# JOB:
From the first line of the data below, copy each line up to the one containing "import math", and include that line too.

# SOURCE DATA:

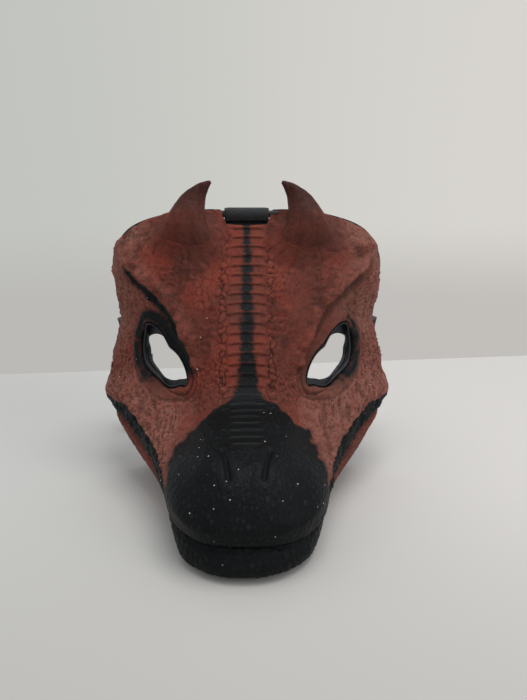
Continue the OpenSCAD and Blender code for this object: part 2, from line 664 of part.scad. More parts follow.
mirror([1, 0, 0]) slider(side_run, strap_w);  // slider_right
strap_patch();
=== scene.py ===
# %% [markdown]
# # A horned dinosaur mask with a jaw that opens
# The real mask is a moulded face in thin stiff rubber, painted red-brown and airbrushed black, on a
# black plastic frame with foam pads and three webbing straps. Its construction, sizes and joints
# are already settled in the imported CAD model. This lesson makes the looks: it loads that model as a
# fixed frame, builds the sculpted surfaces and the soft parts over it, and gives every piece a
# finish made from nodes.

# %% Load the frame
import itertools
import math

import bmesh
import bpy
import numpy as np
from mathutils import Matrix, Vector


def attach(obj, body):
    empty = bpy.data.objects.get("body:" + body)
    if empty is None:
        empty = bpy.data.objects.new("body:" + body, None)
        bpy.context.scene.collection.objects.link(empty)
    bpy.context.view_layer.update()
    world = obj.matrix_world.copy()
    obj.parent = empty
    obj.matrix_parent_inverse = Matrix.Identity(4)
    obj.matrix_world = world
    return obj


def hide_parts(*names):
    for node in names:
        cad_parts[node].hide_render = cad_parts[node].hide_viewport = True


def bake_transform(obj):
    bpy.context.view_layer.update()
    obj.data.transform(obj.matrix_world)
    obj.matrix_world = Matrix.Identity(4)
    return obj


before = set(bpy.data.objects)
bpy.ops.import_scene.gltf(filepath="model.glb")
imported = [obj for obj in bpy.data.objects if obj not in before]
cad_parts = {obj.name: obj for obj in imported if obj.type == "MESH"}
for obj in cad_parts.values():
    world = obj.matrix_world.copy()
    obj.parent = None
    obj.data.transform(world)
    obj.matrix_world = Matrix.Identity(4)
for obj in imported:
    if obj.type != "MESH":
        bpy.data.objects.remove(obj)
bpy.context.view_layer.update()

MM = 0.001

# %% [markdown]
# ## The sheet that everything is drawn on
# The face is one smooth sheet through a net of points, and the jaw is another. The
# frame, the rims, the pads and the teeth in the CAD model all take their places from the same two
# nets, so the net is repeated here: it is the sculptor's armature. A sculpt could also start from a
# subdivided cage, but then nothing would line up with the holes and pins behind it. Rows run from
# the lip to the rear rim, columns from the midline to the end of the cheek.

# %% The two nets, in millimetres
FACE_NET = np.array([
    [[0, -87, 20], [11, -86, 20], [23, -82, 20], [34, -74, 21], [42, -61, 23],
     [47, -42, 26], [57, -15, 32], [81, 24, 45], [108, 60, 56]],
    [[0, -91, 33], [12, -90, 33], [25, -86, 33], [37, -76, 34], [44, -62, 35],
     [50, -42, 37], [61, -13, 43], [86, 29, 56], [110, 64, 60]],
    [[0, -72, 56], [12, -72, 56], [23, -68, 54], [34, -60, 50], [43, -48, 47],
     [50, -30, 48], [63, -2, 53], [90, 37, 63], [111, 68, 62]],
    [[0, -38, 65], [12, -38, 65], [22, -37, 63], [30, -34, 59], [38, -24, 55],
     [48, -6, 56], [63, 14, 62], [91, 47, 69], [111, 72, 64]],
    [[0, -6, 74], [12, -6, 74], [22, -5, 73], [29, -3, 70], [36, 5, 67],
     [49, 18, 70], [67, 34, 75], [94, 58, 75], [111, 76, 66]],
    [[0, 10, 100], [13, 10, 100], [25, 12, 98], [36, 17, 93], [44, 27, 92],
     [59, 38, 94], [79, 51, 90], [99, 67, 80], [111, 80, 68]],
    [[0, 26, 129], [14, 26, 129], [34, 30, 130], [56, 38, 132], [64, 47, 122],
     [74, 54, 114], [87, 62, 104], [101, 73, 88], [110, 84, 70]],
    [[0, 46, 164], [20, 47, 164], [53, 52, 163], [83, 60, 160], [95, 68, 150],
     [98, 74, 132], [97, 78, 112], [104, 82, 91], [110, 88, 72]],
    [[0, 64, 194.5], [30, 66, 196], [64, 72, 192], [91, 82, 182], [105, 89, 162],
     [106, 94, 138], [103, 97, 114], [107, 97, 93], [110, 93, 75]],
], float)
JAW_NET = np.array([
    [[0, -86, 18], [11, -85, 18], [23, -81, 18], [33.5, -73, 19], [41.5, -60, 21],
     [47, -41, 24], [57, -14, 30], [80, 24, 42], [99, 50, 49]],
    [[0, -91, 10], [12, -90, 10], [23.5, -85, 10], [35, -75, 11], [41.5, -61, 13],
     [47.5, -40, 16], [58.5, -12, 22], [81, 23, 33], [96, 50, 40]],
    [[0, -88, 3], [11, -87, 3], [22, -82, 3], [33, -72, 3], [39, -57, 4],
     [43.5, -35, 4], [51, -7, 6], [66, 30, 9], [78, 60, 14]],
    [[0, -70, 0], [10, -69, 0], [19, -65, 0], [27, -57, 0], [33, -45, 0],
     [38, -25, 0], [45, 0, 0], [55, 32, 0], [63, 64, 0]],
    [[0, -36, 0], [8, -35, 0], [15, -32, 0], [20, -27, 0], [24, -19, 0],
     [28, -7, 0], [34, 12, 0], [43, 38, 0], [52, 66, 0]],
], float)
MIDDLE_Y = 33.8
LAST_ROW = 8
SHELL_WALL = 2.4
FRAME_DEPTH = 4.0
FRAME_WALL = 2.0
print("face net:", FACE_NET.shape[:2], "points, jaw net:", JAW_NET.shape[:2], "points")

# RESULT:
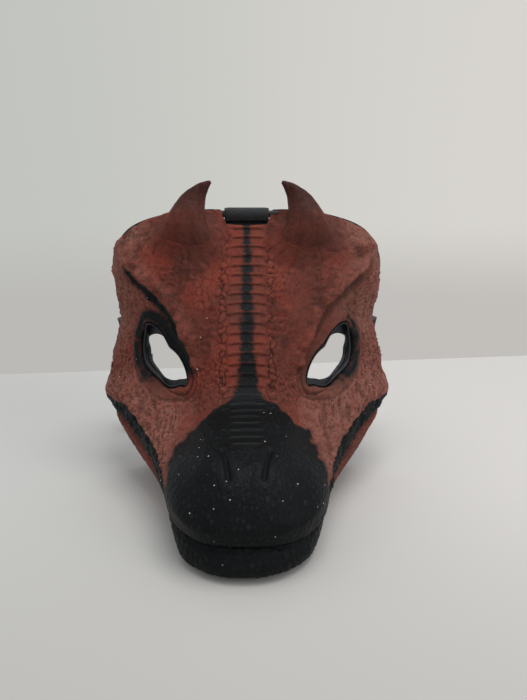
Continue the OpenSCAD and Blender code for this object: part 2, from line 664 of part.scad. More parts follow.
mirror([1, 0, 0]) slider(side_run, strap_w);  // slider_right
strap_patch();
=== scene.py ===
# %% [markdown]
# # A horned dinosaur mask with a jaw that opens
# The real mask is a moulded face in thin stiff rubber, painted red-brown and airbrushed black, on a
# black plastic frame with foam pads and three webbing straps. Its construction, sizes and joints
# are already settled in the imported CAD model. This lesson makes the looks: it loads that model as a
# fixed frame, builds the sculpted surfaces and the soft parts over it, and gives every piece a
# finish made from nodes.

# %% Load the frame
import itertools
import math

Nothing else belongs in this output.